[start of Data entries]
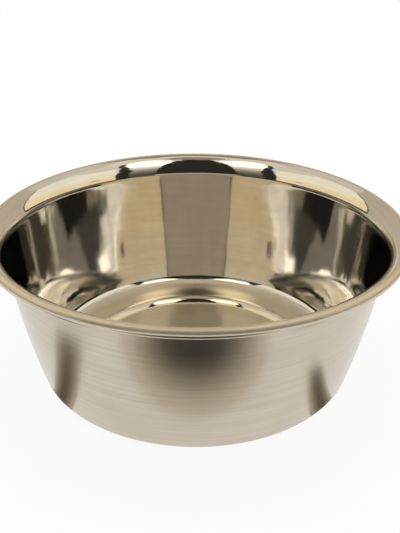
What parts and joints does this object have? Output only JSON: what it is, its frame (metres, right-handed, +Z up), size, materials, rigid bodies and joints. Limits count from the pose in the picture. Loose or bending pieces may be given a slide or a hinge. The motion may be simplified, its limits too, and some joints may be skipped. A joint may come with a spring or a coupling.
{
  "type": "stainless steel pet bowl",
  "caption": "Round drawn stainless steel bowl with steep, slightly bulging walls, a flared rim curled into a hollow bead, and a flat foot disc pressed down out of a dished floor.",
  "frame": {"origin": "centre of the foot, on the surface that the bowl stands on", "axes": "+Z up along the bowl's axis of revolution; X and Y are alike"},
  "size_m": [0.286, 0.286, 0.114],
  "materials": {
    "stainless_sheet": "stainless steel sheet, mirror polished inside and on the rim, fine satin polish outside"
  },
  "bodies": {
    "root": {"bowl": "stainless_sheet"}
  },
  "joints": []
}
[end of Data entries]
[start of Data entries]
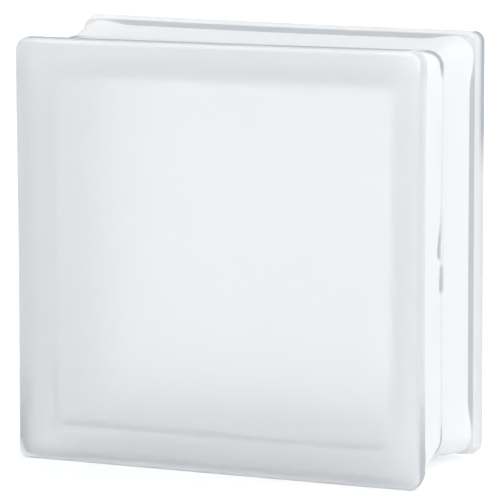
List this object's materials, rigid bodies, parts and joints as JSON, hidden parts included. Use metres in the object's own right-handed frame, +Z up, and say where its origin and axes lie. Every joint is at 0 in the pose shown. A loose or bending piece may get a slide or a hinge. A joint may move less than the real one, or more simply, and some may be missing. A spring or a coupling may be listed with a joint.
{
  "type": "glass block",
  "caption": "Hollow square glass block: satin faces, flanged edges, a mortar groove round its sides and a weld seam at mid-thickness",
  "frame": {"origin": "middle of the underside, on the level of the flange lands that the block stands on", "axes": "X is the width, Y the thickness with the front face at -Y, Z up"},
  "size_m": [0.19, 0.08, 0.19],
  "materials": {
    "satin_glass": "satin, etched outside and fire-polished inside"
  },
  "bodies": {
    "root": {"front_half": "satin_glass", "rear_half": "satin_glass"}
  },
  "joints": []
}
[end of Data entries]
§ **Directions**: Tally the lines of the records holding the word "object", then state only the tally.

§ **Response**: 2